Description of the task – Identify the lines bearing the string "handed" and gather them.

Given entries –

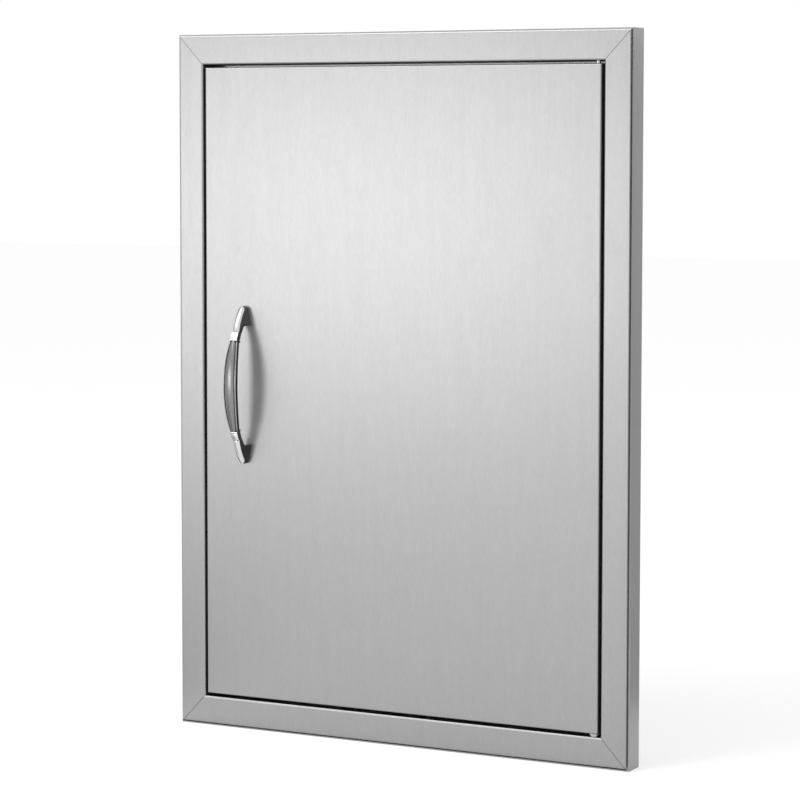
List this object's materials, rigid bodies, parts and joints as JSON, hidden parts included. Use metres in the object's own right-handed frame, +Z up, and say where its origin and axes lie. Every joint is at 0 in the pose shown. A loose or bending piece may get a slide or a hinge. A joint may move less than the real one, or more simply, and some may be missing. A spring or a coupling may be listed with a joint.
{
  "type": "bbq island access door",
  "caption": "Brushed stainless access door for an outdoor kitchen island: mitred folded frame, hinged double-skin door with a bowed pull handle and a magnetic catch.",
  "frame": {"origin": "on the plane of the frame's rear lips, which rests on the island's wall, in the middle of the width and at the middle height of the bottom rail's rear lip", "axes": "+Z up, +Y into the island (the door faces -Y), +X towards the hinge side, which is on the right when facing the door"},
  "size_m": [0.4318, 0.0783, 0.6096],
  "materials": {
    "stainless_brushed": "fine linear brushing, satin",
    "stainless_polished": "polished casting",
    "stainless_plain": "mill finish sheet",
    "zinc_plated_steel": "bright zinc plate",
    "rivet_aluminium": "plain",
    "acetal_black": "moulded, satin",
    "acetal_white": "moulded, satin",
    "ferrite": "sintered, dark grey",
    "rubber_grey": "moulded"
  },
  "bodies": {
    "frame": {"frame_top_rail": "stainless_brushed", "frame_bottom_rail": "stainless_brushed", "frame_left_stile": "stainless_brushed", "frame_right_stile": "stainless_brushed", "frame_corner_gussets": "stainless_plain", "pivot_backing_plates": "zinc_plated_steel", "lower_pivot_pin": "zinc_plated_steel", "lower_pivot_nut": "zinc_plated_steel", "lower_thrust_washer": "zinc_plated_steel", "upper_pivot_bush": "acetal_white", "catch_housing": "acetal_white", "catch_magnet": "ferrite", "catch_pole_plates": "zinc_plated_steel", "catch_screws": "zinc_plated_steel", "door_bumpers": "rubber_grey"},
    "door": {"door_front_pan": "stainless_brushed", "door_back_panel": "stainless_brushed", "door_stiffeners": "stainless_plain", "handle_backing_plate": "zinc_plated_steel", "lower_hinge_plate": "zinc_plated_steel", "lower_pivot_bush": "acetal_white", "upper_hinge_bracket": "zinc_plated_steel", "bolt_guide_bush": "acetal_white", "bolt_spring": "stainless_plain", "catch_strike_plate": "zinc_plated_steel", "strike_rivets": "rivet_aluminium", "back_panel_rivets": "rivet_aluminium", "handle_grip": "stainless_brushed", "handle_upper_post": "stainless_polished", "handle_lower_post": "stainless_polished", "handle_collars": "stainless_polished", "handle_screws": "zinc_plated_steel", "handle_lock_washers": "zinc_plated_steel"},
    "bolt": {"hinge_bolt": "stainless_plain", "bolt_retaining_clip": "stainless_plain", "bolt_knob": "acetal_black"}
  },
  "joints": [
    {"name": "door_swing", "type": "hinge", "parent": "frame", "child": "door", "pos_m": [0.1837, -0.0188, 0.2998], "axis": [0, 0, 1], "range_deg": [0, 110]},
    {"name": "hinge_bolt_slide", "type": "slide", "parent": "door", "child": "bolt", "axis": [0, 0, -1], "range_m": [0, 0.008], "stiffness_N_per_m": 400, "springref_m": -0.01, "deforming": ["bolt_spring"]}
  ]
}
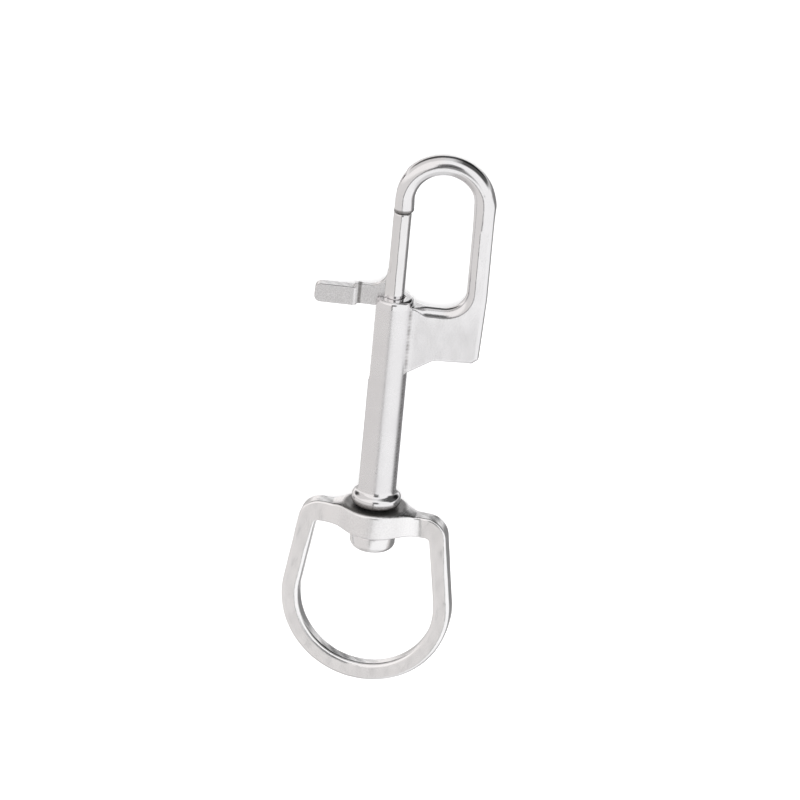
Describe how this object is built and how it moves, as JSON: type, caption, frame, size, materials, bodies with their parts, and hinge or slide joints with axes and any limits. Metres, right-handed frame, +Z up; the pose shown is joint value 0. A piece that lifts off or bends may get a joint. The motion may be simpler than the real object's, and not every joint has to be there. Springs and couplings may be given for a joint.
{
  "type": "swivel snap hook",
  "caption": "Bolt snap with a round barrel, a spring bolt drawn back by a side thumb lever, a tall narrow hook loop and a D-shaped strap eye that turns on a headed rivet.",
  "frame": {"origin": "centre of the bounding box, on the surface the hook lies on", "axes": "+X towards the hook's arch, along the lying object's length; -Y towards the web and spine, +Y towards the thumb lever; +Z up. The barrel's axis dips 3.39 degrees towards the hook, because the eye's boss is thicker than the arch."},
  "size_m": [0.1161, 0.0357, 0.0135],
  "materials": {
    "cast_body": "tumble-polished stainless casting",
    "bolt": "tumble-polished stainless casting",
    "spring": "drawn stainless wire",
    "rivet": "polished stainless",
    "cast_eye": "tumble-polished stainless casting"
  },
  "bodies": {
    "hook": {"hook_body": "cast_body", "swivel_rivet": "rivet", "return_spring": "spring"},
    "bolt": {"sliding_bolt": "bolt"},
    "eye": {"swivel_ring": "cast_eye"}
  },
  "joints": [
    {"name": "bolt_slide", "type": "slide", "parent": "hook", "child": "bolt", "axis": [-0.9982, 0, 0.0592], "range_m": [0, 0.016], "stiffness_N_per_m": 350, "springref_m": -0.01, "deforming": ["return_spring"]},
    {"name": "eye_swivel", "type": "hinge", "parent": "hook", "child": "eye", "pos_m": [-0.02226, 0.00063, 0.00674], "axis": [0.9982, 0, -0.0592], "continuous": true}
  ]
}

Written response –
List this object's materials, rigid bodies, parts and joints as JSON, hidden parts included. Use metres in the object's own right-handed frame, +Z up, and say where its origin and axes lie. Every joint is at 0 in the pose shown. A loose or bending piece may get a slide or a hinge. A joint may move less than the real one, or more simply, and some may be missing. A spring or a coupling may be listed with a joint.
Describe how this object is built and how it moves, as JSON: type, caption, frame, size, materials, bodies with their parts, and hinge or slide joints with axes and any limits. Metres, right-handed frame, +Z up; the pose shown is joint value 0. A piece that lifts off or bends may get a joint. The motion may be simpler than the real object's, and not every joint has to be there. Springs and couplings may be given for a joint.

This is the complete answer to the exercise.